17. Essentially in the last five years?
(Mr Fletcher) Yes.
18. It is not rocket science, is it?
(Mr Fletcher) No, though the technology is improving all the time and that is why the economic level is never a fixed point. The technology becoming cheaper, becoming better, will always enable you to ratchet down.
19. Others, I am sure, will come back on that. Let me press on. Paragraphs 2.37 and 2.41 show that OFWAT do not know how much companies have spent on reducing leakage or what financial benefits have resulted, while paragraph 2.64 refers to wide variations in company estimates of the long run marginal costs of supplying water. Without reliable information how can you ensure that leakage is reduced sufficiently without water companies incurring excessive costs, if you are focussing on the economic level?
(Mr Fletcher) Yes. The cost of leakage to a degree is a piece of string. They clearly need to do work, for example water is bubbling up through the road.

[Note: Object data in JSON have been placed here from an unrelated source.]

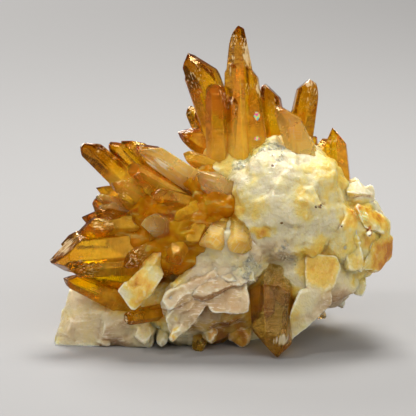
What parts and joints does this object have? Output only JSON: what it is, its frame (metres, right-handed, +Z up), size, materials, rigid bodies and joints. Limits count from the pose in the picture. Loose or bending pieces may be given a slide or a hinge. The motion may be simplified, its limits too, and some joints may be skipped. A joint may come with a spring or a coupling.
{
  "type": "golden healer quartz cluster",
  "caption": "One-piece mineral specimen: sprays of amber quartz points fused to a lump of milky quartz, standing on a flat.",
  "frame": {"origin": "centre of the cluster's bounding box, on the flat that it stands on", "axes": "+Z up, +X across the show face to the viewer's right, -Y towards the viewer of the show face"},
  "size_m": [0.1364, 0.0971, 0.1251],
  "materials": {
    "golden_quartz": "glossy crystal faces, amber and see-through",
    "milky_quartz": "waxy broken surface, cloudy white to cream"
  },
  "bodies": {
    "root": {"quartz_cluster": "golden_quartz"}
  },
  "joints": []
}
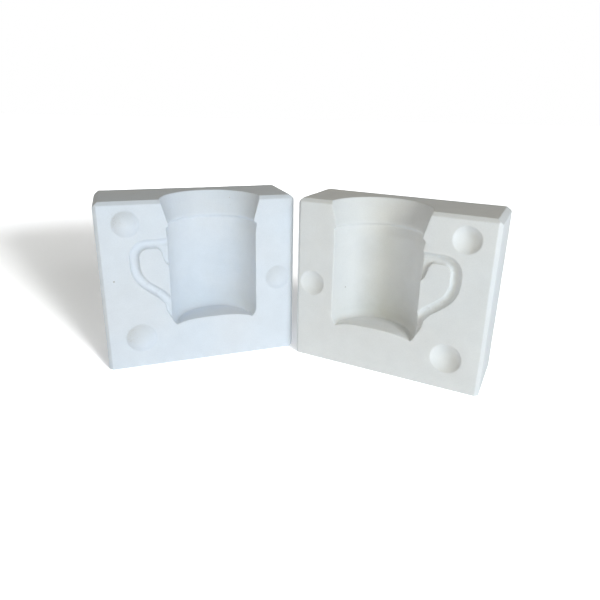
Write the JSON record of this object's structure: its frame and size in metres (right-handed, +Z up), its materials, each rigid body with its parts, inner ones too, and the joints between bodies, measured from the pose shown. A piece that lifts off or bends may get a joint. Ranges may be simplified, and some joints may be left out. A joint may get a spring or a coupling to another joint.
{
  "type": "plaster mold",
  "caption": "Two-piece plaster slip-casting mold for a handled mug, standing open: half cavities with pour funnel and handle channel, keyed by raised natches and hollows.",
  "frame": {"origin": "on the table under the middle of the two open halves' bounding box", "axes": "+X from the left half to the right half, +Y from the viewer towards the backs, so the cavities open towards -Y, +Z up"},
  "size_m": [0.4374, 0.175, 0.18],
  "materials": {
    "plaster_left": "matte",
    "plaster_right": "matte"
  },
  "bodies": {
    "left_half": {"left_half": "plaster_left"},
    "right_half": {"right_half": "plaster_right"}
  },
  "joints": [
    {"name": "mold_closing", "type": "hinge", "parent": "left_half", "child": "right_half", "pos_m": [0.00384, 0.00959, 0], "axis": [0, 0, -1], "range_deg": [-45, 134.1]}
  ]
}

Even if they have a completely secure supply in position they would need to do something. They could perhaps pick and choose a bit when they did it. The costs, therefore, vary considerably from company to company and it is entirely natural that they should. The NAO report uses Welsh estimates to multiply up for the country as a whole, I do not think the NAO puts huge weight on that, and nor would we, but it helps to give a broad order of magnitude. I do not think by trying to fine tune down just what companies spend on leakage we will actually get them focussed on the most important thing which is, first of all, the security of their supply and, secondly, within that equation getting the leakage targets within it.